[Begin Source data]

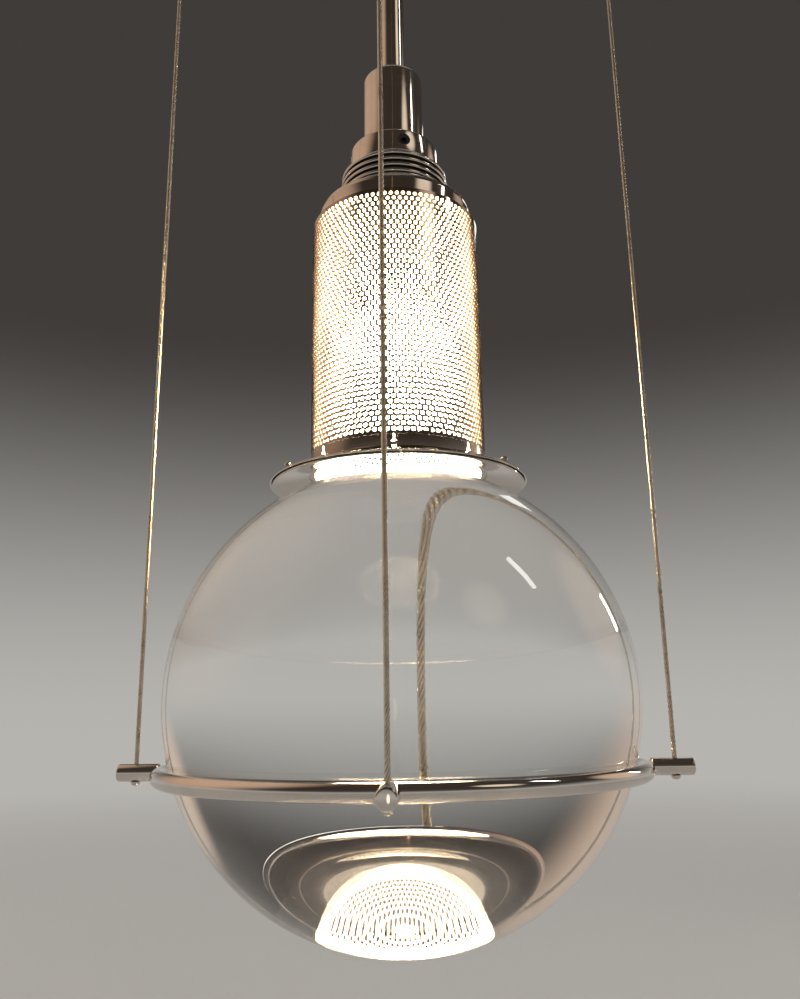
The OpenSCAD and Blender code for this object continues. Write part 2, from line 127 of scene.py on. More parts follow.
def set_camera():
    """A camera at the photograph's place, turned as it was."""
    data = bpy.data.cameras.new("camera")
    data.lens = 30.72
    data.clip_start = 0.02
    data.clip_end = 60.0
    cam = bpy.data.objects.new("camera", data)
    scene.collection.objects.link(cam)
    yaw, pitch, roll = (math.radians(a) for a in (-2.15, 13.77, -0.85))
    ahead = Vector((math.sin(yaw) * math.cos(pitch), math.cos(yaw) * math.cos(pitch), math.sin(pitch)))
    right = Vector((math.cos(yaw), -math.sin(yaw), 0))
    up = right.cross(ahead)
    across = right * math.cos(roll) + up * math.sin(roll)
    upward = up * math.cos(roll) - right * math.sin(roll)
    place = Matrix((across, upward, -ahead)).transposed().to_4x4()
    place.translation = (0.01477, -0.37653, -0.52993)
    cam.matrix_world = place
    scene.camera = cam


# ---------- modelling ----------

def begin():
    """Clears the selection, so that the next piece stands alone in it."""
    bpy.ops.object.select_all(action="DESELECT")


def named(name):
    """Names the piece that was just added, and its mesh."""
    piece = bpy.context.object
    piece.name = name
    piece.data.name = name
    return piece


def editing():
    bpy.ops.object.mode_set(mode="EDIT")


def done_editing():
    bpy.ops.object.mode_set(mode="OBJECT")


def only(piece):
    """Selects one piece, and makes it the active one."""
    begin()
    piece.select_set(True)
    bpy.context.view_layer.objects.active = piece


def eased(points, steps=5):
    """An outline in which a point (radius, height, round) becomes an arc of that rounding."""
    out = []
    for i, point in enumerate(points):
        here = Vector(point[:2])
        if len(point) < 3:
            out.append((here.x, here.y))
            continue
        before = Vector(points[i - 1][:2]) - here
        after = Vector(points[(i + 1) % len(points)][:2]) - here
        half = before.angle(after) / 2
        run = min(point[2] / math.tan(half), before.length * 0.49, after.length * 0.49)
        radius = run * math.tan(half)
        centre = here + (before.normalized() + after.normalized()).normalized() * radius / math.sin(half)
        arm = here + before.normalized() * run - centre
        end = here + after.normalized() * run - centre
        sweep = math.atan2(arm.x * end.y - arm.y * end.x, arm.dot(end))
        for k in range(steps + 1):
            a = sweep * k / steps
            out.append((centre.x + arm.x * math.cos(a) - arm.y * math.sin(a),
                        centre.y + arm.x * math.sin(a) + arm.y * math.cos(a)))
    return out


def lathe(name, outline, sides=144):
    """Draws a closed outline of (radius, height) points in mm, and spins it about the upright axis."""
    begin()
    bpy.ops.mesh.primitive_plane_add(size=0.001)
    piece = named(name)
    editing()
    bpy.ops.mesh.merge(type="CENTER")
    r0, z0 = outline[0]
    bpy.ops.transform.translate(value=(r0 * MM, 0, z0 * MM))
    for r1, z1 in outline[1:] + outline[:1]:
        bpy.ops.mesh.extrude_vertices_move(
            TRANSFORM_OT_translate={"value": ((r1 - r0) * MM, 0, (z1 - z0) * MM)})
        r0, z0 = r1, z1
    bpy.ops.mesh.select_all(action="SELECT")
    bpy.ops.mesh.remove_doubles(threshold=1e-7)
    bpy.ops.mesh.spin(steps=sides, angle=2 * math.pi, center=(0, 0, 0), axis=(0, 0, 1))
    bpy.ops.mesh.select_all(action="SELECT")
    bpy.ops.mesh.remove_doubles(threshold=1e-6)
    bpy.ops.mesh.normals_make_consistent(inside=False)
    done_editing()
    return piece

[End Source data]

What is being asked:
Write down again the exact lines running from the beginning of the data to the line containing "bpy.context.view_layer.objects.active = piece", with both ends included.

Answer in full:
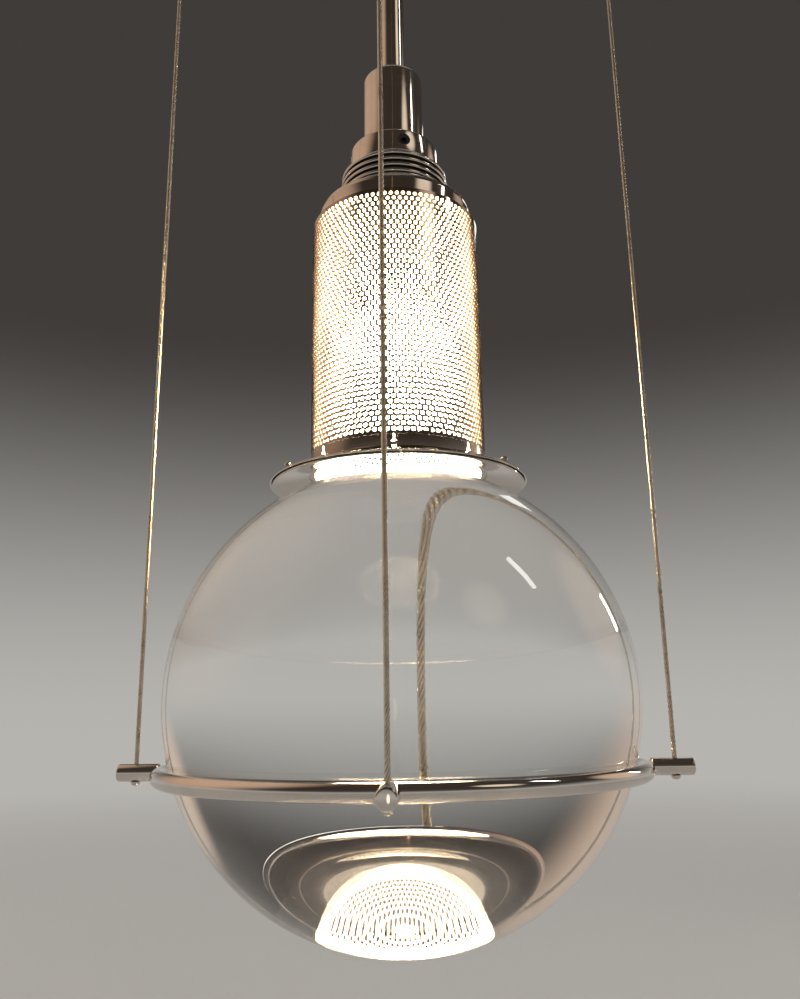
The OpenSCAD and Blender code for this object continues. Write part 2, from line 127 of scene.py on. More parts follow.
def set_camera():
    """A camera at the photograph's place, turned as it was."""
    data = bpy.data.cameras.new("camera")
    data.lens = 30.72
    data.clip_start = 0.02
    data.clip_end = 60.0
    cam = bpy.data.objects.new("camera", data)
    scene.collection.objects.link(cam)
    yaw, pitch, roll = (math.radians(a) for a in (-2.15, 13.77, -0.85))
    ahead = Vector((math.sin(yaw) * math.cos(pitch), math.cos(yaw) * math.cos(pitch), math.sin(pitch)))
    right = Vector((math.cos(yaw), -math.sin(yaw), 0))
    up = right.cross(ahead)
    across = right * math.cos(roll) + up * math.sin(roll)
    upward = up * math.cos(roll) - right * math.sin(roll)
    place = Matrix((across, upward, -ahead)).transposed().to_4x4()
    place.translation = (0.01477, -0.37653, -0.52993)
    cam.matrix_world = place
    scene.camera = cam


# ---------- modelling ----------

def begin():
    """Clears the selection, so that the next piece stands alone in it."""
    bpy.ops.object.select_all(action="DESELECT")


def named(name):
    """Names the piece that was just added, and its mesh."""
    piece = bpy.context.object
    piece.name = name
    piece.data.name = name
    return piece


def editing():
    bpy.ops.object.mode_set(mode="EDIT")


def done_editing():
    bpy.ops.object.mode_set(mode="OBJECT")


def only(piece):
    """Selects one piece, and makes it the active one."""
    begin()
    piece.select_set(True)
    bpy.context.view_layer.objects.active = piece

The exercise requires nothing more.